Ukraine News: Civilians Are Urged to Flee Russian-Occupied Areas in South


Credit…Nariman El-Mofty/Associated Press

WASHINGTON — Attorney General Merrick B. Garland said during a surprise trip to Ukraine on Tuesday that a veteran prosecutor known for investigating former Nazis would lead American efforts in tracking Russian war criminals.

Mr. Garland’s visit, part of scheduled stops in Poland and Paris this week, was intended to bolster U.S. and international support in helping Ukraine identify, apprehend and prosecute Russians involved in war crimes and other atrocities.

His overseas travel comes at a particularly tense moment in his tenure at the Justice Department, on a day of dramatic congressional testimony about the Jan. 6 attack on the Capitol that prompted many Democrats to renew their call for him to prosecute former President Donald J. Trump and his allies.

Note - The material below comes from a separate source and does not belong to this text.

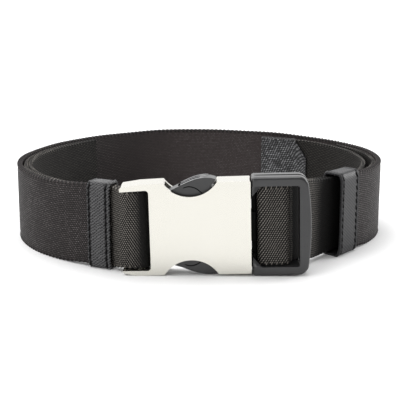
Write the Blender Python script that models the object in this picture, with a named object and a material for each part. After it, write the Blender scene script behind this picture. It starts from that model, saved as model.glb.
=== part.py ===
"""Nylon belt with a side-release buckle, fastened and standing on its edge.

The belt is a loop seen from above: x runs to the right, y away from the buckle, z up.
Sizes below are in millimetres and are scaled to metres as each mesh is made.
"""
import math

import bmesh
import bpy
import numpy as np
from mathutils import Matrix, Vector

MM = 0.001

# Webbing
STRAP_WIDTH = 40.0
STRAP_THICK = 2.6
WEBBING_WIDTH = 37.8
WEBBING_THICK = 2.1
FRAMED_WIDTH = 38.2
RECESSED_WIDTH = 37.2
PLY_GAP = 0.3
SELVAGE_BEVEL = 0.5

# Plan of the strap's outer face: a mean radius and four waves (cosine part, sine part)
LOOP_MEAN_RADIUS = 92.9
LOOP_WAVES = ((-0.9, 1.1), (4.15, 1.65), (0.6, -0.7), (1.0, 0.65))
PLAN_CENTRE = (0.15, -0.15)

# Places round the loop, in degrees anticlockwise from +x
STRAP_START, STRAP_END = -36.5, 237.5
LEFT_KEEPER = (234.9, 242.3)
RIGHT_KEEPER = (-41.2, -30.7)
LEFT_PLY_END = 138.0
LEFT_PLY_FRONT = (238.0, 243.2)
SEWN_PLY_END = 28.0
RIGHT_BULGE = 1.3
RIGHT_BULGE_RANGE = (22.0, -6.0, -8.0, -32.0)

# Heights of the centre lines, and where the strap starts to rise into each keeper
STRAP_CENTRE_Z = 20.0
KEEPER_CENTRE_Z = 21.3
TAIL_CENTRE_Z = 19.4
LEFT_RISE, RIGHT_RISE = 222.0, -20.0

# Free knots of the adjuster webbing: between the keeper and the frame, and near the free end
FRONT_PLY_KNOT = (54.5, -68.2, 22.8)
TAIL_PLY_KNOT = (51.9, -66.9, 22.8)
TAIL_LAST_KNOTS = ((53.1, 63.7), (40.1, 68.9))

# Leather
KEEPER_WALL = 1.0
KEEPER_HEIGHT = 42.6
KEEPER_CORNER = (2.5, 5.0)
KEEPER_MOUTH_EXTRA = 1.6
LEFT_KEEPER_INSETS = (-1.9, 8.9)
RIGHT_KEEPER_INSETS = (-1.9, 9.1)
CAP_LENGTH = 28.0
CAP_WALL = 0.9
CAP_OVERHANG = 0.6
CAP_CORNER_CUT = (9.0, 11.0)

# Buckle placing: u runs right along the front face, v up, w back from the front face
BUCKLE_FRONT_Y = -91.0
BUCKLE_CENTRE_Z = 23.15
BUCKLE_ROLL = math.radians(1.4)
BUCKLE_YAW = math.radians(-1.3)

# Buckle housing
HOUSING_LEFT, HOUSING_RIGHT = -37.0, 23.8
HOUSING_HEIGHT = 44.5
HOUSING_DEPTH = 12.5
ARM_TIPS = (-20.3, 20.1)
ARM_BENDS = ((-31.0, -22.4), (-28.0, 21.4), (-18.0, 21.8))
RECESS_RIGHT = -23.6
RECESS_V = (-20.1, 18.7)
RECESS_TOP_LEFT = 17.8
RECESS_MIDDLE = -0.95
SCALLOP_CENTRE_U = -4.4
SCALLOP_RADIUS = 15.2
SCALLOP_DEPTH = 7.0
FRONT_PLATE = 2.0
BACK_PLATE = 2.2
SOCKET_LEFT = -19.5
SOCKET_HEIGHT = 41.6
PIN_U, PIN_W, PIN_RADIUS = -29.0, 6.4, 2.0

# Buckle clip
FRAME_LEFT, FRAME_RIGHT = 24.2, 50.9
FRAME_BULGE = 1.2
FRAME_HEIGHT = 47.5
FRAME_FRONT, FRAME_BACK = 0.3, 12.3
FRAME_CORNER = 5.0
WINDOW_LEFT, WINDOW_RIGHT = 26.2, 46.6
WINDOW_HEIGHT = 39.0
OUTER_BAR_BACK = 9.5
INNER_BAR_FRONT = 5.0
INNER_LIP_RIGHT = 27.4
INNER_LIP_W = (10.2, 11.9)
GUSSET = ((24.5, 19.7), (28.8, 19.7), (24.5, 14.8))
GUSSET_W = (0.9, 2.2)
CENTRE_BAR_U = (28.9, 40.1)
CENTRE_BAR_W = (5.0, 8.0)
PRONG_W = (2.6, 9.7)
TONGUE_HALF_HEIGHT = 7.0
PAD_PROUD_TOP = 1.5
PAD_PROUD_BOTTOM = 0.6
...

Mr. Garland met for an hour with Ukraine’s prosecutor general, Iryna Venediktova, in the village of Krakovets, about a mile from the border with Poland, to discuss the technical, forensic and legal support that the United States could provide, department officials said.

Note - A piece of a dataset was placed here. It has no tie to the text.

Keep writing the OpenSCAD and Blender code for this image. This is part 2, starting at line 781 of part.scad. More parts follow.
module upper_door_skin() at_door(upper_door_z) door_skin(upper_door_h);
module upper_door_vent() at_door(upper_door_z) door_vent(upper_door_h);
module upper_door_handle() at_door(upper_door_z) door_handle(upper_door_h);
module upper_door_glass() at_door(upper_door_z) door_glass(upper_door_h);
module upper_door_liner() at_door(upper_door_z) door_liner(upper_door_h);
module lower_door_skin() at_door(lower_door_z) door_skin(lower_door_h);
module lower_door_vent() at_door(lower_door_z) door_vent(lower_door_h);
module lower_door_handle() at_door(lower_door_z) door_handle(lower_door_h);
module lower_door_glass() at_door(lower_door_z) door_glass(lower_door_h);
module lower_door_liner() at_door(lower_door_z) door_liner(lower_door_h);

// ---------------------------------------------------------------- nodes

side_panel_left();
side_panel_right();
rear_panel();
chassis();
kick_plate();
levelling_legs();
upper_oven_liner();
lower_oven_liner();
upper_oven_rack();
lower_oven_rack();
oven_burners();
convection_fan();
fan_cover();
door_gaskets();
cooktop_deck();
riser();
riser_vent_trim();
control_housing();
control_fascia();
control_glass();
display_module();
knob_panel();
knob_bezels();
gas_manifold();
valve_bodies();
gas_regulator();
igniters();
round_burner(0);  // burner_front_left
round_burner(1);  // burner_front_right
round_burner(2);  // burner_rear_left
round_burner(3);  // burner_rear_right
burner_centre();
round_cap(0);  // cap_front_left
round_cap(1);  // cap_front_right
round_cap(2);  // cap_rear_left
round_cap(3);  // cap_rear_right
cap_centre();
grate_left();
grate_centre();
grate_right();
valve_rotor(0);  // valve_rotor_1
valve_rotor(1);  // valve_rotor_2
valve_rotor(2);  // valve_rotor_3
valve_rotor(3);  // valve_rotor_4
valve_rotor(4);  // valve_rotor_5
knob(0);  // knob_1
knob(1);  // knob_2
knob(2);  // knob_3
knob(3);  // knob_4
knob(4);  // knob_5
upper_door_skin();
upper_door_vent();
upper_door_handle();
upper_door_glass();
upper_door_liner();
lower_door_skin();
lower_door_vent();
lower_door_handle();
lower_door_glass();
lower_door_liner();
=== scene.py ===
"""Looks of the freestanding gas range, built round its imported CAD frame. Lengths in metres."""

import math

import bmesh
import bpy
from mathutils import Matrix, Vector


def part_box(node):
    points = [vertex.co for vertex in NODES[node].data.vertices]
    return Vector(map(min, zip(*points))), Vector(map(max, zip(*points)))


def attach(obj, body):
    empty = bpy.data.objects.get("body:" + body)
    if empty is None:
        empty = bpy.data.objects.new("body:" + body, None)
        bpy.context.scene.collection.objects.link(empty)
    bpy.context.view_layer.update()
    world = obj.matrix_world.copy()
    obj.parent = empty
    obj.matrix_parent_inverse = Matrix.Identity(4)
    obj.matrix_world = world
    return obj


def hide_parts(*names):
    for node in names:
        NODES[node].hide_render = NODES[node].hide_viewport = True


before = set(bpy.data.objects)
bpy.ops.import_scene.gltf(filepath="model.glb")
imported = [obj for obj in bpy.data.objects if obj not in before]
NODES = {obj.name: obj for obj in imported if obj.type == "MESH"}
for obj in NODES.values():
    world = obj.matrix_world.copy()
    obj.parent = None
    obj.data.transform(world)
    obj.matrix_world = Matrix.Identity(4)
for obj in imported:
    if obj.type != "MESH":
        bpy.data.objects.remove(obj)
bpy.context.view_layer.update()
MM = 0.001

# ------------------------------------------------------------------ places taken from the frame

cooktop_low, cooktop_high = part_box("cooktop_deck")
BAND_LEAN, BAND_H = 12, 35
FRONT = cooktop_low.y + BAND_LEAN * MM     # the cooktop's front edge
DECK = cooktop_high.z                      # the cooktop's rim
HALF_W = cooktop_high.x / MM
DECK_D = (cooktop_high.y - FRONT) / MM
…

“The United States is sending an unmistakable message” to those who have committed atrocities, Mr. Garland said: “There is no place to hide.”

“We will pursue every avenue available to make sure that those who are responsible for these atrocities are held accountable,” he added.

After the meeting, Mr. Garland said he was tapping Eli Rosenbaum, the former director of the Justice Department’s Office of Special Investigations, to create a war crimes accountability team that would work with Ukraine and international law enforcement groups.

Mr. Rosenbaum, 67, is best known for his work for the World Jewish Congress in the 1980s investigating the hidden history of Kurt Waldheim, a former United Nations secretary general whose army unit was implicated in war crimes against Jews and Yugoslavian partisans during World War II.

His work, during a 36-year career in the department, and in stints outside government, earned him the nickname “Nazi hunter” from historians, a sobriquet he dislikes.

In the department’s criminal division, Mr. Rosenbaum has also been instrumental in the prosecution and deportation of Nazis living in the United States and Jews who committed atrocities against their own people in concentration camps. In recent years, his portfolio has taken on a broader mission, as former Nazis die off, and now includes a wider array of human rights cases, at home and abroad.

The new team will include Justice Department staff members and outside experts. In addition to offering assistance to Ukrainian officials, the department said in a statement that Mr. Rosenbaum would investigate “potential war crimes over which the U.S. possesses jurisdiction, such as the killing and wounding of U.S. journalists covering the unprovoked Russian aggression in Ukraine.”

This line of work is, in a sense, part of Mr. Rosenbaum’s family business. His father, Irving, escaped Dresden in 1938, the year of the Kristallnacht attacks against Germany’s Jewish population, joined the U.S. Army, eventually served in an intelligence unit that interrogated German soldiers — and collected information at the Dachau concentration camp.

Mr. Rosenbaum was set to retire before Mr. Garland asked him about a week ago to lead the new unit. He agreed immediately, according to a senior Justice Department official with knowledge of the exchange.

The department is also assigning additional personnel to expand its work with Ukraine and other partners to counter Russian use of illicit financial methods to evade international sanctions — detailing a Justice Department expert to advise Ukraine on fighting kleptocracy, corruption and money laundering, officials said.

“We will pursue every avenue available to make sure that those who are responsible for these atrocities are held accountable,” added Mr. Garland, whose own family immigrated to the United States after fleeing antisemitic pogroms in Eastern Europe in the early 1900s.

After stopping in Poland, Mr. Garland flew on to Paris, where he was scheduled to join the homeland security secretary, Alejandro Mayorkas, in a series of bilateral meetings with European counterparts to discuss efforts to combat terrorism and carry out a strategy of holding Russia accountable for its brutal invasion of Ukraine.

Mr. Garland and Ms. Venediktova last met in May in Washington.

In April, Mr. Garland and the F.B.I. director, Christopher A. Wray, said they would work with investigators and prosecutors in Ukraine, a signal that the Biden administration intended to follow through on its public condemnation of atrocities committed by Russian forces that have been documented during the war.

His team has also been working with the State Department to provide logistical support and advice to Ms. Venediktova and the leaders of other ministries in Ukraine.

“We’ve seen and have determined that a number of war crimes have been committed by Russia’s forces,” Beth Van Schaack, the State Department’s ambassador at large for global criminal justice, said at a briefing in Washington last week.

“What we are seeing is not the results of a rogue unit,” she added, “but rather a pattern and practice across all the areas in which Russia’s forces are engaged.”